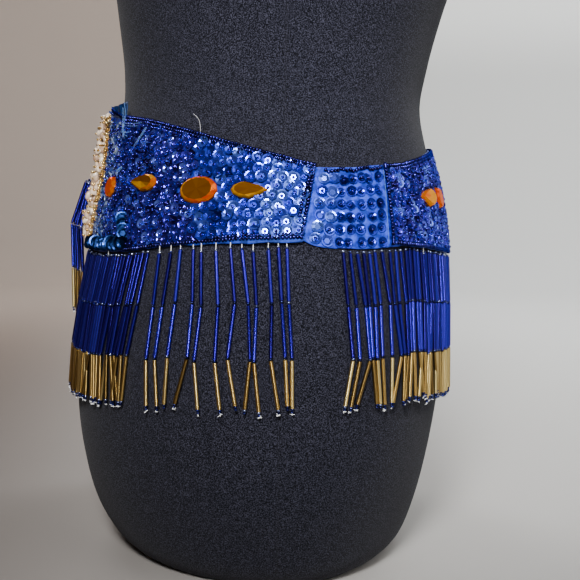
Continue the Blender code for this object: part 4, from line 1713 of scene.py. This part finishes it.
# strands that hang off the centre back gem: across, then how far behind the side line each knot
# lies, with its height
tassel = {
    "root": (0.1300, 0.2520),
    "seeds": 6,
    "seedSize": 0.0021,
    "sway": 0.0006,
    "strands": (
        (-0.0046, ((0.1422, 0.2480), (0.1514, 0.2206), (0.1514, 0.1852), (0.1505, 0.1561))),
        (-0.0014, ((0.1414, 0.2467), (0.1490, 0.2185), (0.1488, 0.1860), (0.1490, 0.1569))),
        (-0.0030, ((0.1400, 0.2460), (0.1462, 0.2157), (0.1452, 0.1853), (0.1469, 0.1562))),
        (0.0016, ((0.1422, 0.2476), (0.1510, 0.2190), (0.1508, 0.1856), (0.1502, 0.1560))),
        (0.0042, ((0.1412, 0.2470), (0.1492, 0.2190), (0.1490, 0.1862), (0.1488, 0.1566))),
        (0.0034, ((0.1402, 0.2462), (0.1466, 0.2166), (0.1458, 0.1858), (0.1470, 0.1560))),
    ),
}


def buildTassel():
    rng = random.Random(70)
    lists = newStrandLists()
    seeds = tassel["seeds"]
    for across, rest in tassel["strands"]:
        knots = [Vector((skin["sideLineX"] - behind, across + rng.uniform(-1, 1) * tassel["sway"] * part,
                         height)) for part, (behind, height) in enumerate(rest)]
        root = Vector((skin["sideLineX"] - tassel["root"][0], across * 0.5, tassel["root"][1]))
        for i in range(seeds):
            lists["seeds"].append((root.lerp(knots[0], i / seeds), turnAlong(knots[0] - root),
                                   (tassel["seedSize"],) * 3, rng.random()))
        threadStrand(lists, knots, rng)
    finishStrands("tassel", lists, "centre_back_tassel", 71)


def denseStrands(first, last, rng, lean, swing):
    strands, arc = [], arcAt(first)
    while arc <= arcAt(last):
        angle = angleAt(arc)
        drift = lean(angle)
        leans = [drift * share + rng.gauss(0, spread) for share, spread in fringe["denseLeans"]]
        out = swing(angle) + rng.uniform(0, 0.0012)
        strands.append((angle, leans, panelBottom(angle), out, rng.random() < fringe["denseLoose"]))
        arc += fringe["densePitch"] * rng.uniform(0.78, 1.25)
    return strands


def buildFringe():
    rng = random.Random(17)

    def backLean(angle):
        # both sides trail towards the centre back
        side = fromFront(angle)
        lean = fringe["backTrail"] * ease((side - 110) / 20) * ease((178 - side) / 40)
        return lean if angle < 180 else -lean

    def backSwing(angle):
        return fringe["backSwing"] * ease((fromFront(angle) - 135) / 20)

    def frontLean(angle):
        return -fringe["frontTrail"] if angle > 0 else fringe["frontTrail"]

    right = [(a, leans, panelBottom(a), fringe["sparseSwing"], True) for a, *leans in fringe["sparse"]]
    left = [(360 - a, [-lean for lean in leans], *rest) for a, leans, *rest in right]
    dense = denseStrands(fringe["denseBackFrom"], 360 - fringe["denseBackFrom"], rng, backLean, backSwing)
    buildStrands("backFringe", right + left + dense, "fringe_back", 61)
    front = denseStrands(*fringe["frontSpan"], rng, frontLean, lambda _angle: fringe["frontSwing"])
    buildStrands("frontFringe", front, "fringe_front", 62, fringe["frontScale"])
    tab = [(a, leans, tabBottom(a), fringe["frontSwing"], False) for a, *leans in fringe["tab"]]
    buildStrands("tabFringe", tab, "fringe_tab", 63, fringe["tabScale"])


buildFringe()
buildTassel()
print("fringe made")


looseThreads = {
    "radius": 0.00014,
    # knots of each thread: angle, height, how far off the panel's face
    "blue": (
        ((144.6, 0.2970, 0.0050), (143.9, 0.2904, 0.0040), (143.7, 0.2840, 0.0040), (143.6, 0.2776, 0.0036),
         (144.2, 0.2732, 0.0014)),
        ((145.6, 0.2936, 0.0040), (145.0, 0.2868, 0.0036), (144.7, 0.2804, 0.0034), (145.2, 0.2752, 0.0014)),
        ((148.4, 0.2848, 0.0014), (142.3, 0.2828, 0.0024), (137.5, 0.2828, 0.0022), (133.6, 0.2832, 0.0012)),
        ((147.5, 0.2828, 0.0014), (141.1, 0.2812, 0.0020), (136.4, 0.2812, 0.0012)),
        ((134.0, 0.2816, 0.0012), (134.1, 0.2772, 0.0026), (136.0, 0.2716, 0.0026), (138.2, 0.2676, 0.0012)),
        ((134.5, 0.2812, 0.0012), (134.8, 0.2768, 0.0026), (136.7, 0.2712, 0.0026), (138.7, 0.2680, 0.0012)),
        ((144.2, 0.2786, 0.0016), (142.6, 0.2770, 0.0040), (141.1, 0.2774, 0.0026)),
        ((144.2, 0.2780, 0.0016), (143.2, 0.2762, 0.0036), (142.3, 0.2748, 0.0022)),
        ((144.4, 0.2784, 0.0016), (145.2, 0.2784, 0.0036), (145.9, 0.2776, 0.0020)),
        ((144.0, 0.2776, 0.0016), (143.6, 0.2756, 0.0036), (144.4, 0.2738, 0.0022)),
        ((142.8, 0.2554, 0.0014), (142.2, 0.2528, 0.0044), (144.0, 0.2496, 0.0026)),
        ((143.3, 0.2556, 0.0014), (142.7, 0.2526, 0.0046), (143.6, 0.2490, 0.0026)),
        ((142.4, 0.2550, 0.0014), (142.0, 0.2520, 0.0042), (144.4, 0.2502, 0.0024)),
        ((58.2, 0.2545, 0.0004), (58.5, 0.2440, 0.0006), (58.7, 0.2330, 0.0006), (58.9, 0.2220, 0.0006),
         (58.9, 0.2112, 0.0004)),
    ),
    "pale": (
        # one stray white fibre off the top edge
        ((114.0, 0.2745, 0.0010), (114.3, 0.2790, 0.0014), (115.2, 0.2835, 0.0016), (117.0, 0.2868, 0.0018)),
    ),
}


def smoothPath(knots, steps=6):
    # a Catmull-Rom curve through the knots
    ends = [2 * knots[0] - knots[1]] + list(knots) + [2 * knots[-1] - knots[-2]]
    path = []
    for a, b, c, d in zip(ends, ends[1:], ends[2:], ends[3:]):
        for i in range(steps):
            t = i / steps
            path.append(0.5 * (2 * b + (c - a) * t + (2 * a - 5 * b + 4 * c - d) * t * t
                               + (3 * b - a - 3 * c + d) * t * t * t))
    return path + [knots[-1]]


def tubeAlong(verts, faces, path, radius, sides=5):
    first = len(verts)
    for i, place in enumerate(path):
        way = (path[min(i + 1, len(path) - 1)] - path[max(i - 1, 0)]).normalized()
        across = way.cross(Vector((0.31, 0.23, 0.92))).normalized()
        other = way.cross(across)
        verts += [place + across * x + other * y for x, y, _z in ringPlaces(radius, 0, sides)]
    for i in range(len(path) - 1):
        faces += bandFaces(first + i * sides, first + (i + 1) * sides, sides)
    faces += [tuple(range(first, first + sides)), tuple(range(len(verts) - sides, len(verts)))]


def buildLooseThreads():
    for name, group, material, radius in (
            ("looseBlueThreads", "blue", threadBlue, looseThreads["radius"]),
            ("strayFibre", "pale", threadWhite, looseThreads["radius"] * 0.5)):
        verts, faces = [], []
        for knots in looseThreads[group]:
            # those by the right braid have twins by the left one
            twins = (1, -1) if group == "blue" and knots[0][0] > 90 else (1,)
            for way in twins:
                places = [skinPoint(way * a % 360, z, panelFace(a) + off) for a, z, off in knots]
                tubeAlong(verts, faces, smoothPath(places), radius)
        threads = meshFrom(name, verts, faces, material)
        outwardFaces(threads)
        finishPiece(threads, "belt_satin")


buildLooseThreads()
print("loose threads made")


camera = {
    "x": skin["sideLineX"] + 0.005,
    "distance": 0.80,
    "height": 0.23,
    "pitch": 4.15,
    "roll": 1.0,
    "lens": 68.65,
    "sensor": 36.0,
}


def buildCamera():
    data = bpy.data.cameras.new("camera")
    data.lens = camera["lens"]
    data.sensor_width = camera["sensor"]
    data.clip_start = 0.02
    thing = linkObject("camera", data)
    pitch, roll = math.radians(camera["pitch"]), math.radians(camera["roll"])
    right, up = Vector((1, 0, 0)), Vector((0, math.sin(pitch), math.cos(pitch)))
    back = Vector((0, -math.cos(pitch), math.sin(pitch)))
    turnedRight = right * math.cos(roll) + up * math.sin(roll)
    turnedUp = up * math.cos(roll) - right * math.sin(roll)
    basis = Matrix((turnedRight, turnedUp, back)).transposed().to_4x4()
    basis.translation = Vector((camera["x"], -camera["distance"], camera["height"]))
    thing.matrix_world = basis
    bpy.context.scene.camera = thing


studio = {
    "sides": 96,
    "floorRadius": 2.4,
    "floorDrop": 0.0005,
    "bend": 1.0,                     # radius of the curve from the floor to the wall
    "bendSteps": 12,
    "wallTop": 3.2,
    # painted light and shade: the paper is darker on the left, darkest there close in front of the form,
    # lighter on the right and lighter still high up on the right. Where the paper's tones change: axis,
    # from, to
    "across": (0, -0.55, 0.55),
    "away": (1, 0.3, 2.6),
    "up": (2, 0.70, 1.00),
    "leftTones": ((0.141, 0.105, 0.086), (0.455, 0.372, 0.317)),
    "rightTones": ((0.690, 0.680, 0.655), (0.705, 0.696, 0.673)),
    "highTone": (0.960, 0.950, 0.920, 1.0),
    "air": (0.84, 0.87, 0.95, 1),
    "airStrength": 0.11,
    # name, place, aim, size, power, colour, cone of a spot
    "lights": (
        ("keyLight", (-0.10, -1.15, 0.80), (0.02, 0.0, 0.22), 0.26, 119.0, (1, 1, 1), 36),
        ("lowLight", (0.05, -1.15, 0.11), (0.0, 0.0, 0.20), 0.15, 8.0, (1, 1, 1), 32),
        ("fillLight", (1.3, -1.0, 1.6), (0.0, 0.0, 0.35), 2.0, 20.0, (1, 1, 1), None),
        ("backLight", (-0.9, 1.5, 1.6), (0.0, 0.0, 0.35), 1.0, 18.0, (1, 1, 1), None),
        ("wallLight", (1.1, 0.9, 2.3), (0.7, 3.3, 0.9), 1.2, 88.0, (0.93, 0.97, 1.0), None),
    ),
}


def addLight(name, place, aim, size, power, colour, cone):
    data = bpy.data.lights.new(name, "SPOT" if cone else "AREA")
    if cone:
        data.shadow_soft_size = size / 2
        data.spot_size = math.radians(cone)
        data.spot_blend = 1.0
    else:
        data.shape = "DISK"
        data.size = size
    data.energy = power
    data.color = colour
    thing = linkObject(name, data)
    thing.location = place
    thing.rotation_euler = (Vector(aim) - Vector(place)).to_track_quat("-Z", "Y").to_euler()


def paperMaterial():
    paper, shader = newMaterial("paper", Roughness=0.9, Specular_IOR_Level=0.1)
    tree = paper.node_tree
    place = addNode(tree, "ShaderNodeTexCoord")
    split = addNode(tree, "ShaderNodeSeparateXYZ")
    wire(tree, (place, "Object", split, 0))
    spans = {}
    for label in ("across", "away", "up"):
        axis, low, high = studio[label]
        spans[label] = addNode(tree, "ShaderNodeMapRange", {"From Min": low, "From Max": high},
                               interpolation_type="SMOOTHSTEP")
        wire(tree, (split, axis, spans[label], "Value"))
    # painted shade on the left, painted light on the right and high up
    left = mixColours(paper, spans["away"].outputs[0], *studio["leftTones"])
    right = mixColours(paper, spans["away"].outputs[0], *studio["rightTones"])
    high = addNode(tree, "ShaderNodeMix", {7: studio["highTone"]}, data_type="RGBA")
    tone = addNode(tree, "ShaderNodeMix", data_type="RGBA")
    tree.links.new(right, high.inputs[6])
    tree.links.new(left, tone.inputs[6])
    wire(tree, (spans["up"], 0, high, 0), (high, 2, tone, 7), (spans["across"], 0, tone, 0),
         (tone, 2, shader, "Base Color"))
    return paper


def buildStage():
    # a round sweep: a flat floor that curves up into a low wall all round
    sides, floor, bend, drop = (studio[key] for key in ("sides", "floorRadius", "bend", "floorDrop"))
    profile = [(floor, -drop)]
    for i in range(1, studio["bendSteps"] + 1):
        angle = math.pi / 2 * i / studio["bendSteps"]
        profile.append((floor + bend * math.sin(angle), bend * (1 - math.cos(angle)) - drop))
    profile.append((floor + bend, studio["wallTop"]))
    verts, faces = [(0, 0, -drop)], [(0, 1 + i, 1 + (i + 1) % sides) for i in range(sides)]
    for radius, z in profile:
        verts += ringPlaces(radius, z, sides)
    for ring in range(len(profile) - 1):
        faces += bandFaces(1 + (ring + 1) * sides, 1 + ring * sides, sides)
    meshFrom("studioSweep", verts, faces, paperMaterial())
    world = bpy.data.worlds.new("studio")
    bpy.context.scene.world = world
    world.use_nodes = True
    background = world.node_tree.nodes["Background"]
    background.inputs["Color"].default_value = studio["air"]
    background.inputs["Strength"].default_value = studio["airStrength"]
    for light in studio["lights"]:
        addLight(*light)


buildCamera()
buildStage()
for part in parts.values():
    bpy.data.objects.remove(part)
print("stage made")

◆ **SET TASK**
What are the exact lines from the beginning of the material through the line containing "return strands"? Write out those lines alone.

◆ **EXERCISE RESPONSE**
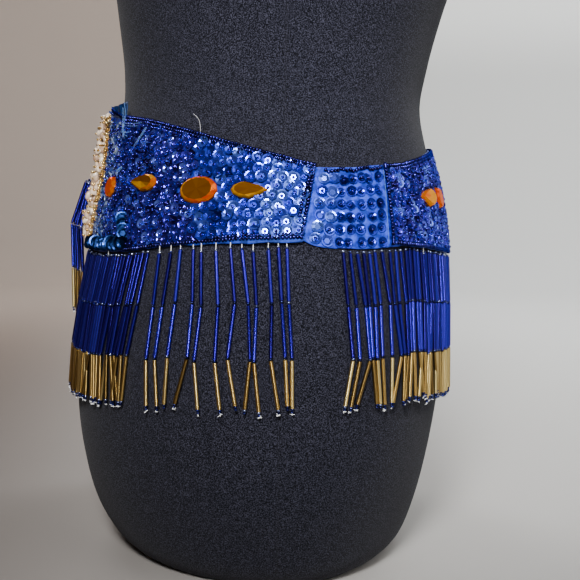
Continue the Blender code for this object: part 4, from line 1713 of scene.py. This part finishes it.
# strands that hang off the centre back gem: across, then how far behind the side line each knot
# lies, with its height
tassel = {
    "root": (0.1300, 0.2520),
    "seeds": 6,
    "seedSize": 0.0021,
    "sway": 0.0006,
    "strands": (
        (-0.0046, ((0.1422, 0.2480), (0.1514, 0.2206), (0.1514, 0.1852), (0.1505, 0.1561))),
        (-0.0014, ((0.1414, 0.2467), (0.1490, 0.2185), (0.1488, 0.1860), (0.1490, 0.1569))),
        (-0.0030, ((0.1400, 0.2460), (0.1462, 0.2157), (0.1452, 0.1853), (0.1469, 0.1562))),
        (0.0016, ((0.1422, 0.2476), (0.1510, 0.2190), (0.1508, 0.1856), (0.1502, 0.1560))),
        (0.0042, ((0.1412, 0.2470), (0.1492, 0.2190), (0.1490, 0.1862), (0.1488, 0.1566))),
        (0.0034, ((0.1402, 0.2462), (0.1466, 0.2166), (0.1458, 0.1858), (0.1470, 0.1560))),
    ),
}


def buildTassel():
    rng = random.Random(70)
    lists = newStrandLists()
    seeds = tassel["seeds"]
    for across, rest in tassel["strands"]:
        knots = [Vector((skin["sideLineX"] - behind, across + rng.uniform(-1, 1) * tassel["sway"] * part,
                         height)) for part, (behind, height) in enumerate(rest)]
        root = Vector((skin["sideLineX"] - tassel["root"][0], across * 0.5, tassel["root"][1]))
        for i in range(seeds):
            lists["seeds"].append((root.lerp(knots[0], i / seeds), turnAlong(knots[0] - root),
                                   (tassel["seedSize"],) * 3, rng.random()))
        threadStrand(lists, knots, rng)
    finishStrands("tassel", lists, "centre_back_tassel", 71)


def denseStrands(first, last, rng, lean, swing):
    strands, arc = [], arcAt(first)
    while arc <= arcAt(last):
        angle = angleAt(arc)
        drift = lean(angle)
        leans = [drift * share + rng.gauss(0, spread) for share, spread in fringe["denseLeans"]]
        out = swing(angle) + rng.uniform(0, 0.0012)
        strands.append((angle, leans, panelBottom(angle), out, rng.random() < fringe["denseLoose"]))
        arc += fringe["densePitch"] * rng.uniform(0.78, 1.25)
    return strands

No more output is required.